#### TASK BRIEF:
Quote exactly the lines between the line containing "makePot(), COLOURS.pot, 0.45);" and the line containing "before = set(bpy.data.objects)", counting those two lines as part of the range. Leave the rest out.
Start of RAW DATA
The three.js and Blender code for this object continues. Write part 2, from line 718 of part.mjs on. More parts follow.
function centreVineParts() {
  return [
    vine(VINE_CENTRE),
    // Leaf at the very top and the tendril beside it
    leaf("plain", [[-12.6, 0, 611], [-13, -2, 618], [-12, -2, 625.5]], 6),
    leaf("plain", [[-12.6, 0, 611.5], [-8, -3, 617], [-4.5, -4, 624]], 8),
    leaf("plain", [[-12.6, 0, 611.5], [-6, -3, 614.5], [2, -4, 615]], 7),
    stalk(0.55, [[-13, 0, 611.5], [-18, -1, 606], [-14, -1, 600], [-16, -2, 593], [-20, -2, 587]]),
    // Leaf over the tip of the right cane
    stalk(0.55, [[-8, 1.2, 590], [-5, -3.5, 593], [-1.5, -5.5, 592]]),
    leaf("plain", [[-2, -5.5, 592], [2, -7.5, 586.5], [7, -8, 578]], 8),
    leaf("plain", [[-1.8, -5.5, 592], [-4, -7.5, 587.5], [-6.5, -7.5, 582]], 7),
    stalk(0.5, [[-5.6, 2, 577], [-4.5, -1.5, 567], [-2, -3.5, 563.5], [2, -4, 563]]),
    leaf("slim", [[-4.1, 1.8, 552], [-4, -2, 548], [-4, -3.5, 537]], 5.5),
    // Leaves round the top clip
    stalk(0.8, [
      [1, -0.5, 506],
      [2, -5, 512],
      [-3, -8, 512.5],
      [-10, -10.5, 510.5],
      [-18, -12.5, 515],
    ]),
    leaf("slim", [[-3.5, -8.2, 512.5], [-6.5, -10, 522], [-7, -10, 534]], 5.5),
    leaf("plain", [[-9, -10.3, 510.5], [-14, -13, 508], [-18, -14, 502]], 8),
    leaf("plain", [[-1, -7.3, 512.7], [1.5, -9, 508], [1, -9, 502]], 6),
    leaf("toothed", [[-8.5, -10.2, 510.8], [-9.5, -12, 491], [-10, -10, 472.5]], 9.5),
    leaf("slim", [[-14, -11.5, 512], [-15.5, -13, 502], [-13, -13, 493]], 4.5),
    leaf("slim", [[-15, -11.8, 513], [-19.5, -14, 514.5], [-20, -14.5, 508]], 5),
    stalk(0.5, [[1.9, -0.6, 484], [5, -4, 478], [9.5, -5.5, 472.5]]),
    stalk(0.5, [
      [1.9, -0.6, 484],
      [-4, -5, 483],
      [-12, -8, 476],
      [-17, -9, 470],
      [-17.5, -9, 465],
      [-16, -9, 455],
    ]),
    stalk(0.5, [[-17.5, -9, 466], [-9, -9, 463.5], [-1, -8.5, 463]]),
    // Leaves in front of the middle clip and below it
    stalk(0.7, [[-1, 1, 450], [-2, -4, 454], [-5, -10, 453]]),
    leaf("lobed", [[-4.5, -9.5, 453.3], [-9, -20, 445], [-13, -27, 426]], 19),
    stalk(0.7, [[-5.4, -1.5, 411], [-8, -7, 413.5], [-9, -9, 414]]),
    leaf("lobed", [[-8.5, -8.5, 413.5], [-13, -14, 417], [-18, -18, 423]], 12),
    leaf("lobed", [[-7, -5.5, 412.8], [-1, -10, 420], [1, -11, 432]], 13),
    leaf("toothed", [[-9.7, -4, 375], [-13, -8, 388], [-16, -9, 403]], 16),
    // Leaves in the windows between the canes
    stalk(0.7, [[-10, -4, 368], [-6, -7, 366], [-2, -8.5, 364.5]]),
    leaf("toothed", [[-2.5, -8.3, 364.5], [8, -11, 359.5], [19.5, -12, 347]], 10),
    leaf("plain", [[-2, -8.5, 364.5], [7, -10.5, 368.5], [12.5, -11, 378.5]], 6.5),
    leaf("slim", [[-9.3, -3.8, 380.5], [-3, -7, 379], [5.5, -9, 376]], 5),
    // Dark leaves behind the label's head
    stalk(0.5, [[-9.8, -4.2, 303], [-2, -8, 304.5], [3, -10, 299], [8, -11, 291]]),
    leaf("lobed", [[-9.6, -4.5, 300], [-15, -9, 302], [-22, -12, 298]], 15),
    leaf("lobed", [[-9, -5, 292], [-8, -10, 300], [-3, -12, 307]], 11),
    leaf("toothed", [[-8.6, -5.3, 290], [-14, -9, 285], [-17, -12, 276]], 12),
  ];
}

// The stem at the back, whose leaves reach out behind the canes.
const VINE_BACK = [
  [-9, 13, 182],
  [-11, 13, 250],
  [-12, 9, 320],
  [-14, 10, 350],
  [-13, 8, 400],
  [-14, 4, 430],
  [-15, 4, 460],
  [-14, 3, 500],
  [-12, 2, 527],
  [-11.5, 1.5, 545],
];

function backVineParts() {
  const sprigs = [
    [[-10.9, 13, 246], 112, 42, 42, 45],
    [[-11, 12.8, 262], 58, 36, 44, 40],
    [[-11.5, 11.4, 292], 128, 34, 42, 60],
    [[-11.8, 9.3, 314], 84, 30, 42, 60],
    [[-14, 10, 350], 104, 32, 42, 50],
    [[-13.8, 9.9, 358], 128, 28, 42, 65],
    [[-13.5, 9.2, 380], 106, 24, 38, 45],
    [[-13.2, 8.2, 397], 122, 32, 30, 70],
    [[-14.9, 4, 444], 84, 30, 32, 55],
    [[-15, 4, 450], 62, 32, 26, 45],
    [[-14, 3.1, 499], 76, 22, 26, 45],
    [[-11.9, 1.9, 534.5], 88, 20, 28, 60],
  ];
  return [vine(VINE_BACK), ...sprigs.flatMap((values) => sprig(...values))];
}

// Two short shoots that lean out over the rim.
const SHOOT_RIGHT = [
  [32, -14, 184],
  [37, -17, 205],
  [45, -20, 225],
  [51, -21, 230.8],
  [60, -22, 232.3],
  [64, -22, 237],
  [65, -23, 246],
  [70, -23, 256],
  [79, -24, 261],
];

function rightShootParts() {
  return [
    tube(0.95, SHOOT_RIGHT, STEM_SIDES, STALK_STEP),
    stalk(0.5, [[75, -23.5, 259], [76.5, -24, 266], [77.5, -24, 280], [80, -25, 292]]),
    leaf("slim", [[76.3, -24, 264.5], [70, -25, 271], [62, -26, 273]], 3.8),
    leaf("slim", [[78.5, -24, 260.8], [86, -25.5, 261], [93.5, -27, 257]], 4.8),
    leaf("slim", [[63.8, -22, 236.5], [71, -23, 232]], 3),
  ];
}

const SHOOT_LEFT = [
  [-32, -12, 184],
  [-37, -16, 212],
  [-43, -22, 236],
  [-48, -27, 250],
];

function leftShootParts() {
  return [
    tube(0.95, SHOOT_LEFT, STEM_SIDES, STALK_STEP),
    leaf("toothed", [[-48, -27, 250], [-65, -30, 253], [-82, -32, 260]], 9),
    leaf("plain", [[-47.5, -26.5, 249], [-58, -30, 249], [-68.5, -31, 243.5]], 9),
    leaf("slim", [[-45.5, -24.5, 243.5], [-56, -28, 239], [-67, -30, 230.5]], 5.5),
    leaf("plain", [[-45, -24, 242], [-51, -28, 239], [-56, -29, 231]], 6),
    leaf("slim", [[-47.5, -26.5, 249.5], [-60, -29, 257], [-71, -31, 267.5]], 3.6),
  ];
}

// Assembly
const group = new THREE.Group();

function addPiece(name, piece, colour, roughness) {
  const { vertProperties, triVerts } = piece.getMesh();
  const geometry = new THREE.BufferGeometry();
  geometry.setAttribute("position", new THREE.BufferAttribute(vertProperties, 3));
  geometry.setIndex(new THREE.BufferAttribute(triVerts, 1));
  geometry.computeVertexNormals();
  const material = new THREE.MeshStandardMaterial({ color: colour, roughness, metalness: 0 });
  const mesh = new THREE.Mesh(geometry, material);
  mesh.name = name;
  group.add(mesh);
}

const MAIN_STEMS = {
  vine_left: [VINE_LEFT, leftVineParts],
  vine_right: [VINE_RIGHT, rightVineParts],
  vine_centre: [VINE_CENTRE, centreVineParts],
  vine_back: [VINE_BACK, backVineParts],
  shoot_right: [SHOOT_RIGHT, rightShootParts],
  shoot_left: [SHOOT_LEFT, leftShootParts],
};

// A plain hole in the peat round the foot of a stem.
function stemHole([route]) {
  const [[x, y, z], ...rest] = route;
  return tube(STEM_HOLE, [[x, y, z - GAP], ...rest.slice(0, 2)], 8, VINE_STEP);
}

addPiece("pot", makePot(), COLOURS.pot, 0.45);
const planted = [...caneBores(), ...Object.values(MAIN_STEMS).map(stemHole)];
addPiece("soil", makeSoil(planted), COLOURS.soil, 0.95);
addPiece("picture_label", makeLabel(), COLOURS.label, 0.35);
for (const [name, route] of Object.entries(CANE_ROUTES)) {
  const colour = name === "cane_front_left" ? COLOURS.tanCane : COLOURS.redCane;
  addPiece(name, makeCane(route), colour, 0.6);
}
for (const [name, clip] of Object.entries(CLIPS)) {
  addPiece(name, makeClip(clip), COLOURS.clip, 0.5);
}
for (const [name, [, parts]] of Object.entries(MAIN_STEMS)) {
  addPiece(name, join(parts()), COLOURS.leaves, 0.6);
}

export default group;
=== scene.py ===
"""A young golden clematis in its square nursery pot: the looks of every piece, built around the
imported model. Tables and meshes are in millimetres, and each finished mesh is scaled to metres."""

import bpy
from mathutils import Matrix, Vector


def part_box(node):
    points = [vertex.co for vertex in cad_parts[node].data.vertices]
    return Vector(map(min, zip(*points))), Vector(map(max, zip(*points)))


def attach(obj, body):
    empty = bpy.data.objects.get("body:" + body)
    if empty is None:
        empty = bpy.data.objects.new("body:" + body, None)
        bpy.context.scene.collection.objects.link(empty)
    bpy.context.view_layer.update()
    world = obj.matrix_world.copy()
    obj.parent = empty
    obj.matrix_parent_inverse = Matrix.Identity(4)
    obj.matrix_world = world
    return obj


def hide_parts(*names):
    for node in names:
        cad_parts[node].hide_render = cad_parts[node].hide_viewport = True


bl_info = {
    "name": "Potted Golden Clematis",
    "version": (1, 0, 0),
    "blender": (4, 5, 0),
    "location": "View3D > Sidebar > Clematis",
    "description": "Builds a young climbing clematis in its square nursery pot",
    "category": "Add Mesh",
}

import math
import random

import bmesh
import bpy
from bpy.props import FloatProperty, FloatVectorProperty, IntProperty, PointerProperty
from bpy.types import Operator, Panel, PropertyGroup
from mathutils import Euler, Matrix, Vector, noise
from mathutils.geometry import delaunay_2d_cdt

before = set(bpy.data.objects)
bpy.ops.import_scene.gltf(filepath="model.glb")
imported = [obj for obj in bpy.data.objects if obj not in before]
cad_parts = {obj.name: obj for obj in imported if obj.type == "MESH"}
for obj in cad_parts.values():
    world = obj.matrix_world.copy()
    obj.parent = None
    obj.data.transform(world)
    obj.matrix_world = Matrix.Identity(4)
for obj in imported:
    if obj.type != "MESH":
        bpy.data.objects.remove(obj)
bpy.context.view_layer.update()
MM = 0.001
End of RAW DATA
#### RESULT:
addPiece("pot", makePot(), COLOURS.pot, 0.45);
const planted = [...caneBores(), ...Object.values(MAIN_STEMS).map(stemHole)];
addPiece("soil", makeSoil(planted), COLOURS.soil, 0.95);
addPiece("picture_label", makeLabel(), COLOURS.label, 0.35);
for (const [name, route] of Object.entries(CANE_ROUTES)) {
  const colour = name === "cane_front_left" ? COLOURS.tanCane : COLOURS.redCane;
  addPiece(name, makeCane(route), colour, 0.6);
}
for (const [name, clip] of Object.entries(CLIPS)) {
  addPiece(name, makeClip(clip), COLOURS.clip, 0.5);
}
for (const [name, [, parts]] of Object.entries(MAIN_STEMS)) {
  addPiece(name, join(parts()), COLOURS.leaves, 0.6);
}

export default group;
=== scene.py ===
"""A young golden clematis in its square nursery pot: the looks of every piece, built around the
imported model. Tables and meshes are in millimetres, and each finished mesh is scaled to metres."""

import bpy
from mathutils import Matrix, Vector


def part_box(node):
    points = [vertex.co for vertex in cad_parts[node].data.vertices]
    return Vector(map(min, zip(*points))), Vector(map(max, zip(*points)))


def attach(obj, body):
    empty = bpy.data.objects.get("body:" + body)
    if empty is None:
        empty = bpy.data.objects.new("body:" + body, None)
        bpy.context.scene.collection.objects.link(empty)
    bpy.context.view_layer.update()
    world = obj.matrix_world.copy()
    obj.parent = empty
    obj.matrix_parent_inverse = Matrix.Identity(4)
    obj.matrix_world = world
    return obj


def hide_parts(*names):
    for node in names:
        cad_parts[node].hide_render = cad_parts[node].hide_viewport = True


bl_info = {
    "name": "Potted Golden Clematis",
    "version": (1, 0, 0),
    "blender": (4, 5, 0),
    "location": "View3D > Sidebar > Clematis",
    "description": "Builds a young climbing clematis in its square nursery pot",
    "category": "Add Mesh",
}

import math
import random

import bmesh
import bpy
from bpy.props import FloatProperty, FloatVectorProperty, IntProperty, PointerProperty
from bpy.types import Operator, Panel, PropertyGroup
from mathutils import Euler, Matrix, Vector, noise
from mathutils.geometry import delaunay_2d_cdt

before = set(bpy.data.objects)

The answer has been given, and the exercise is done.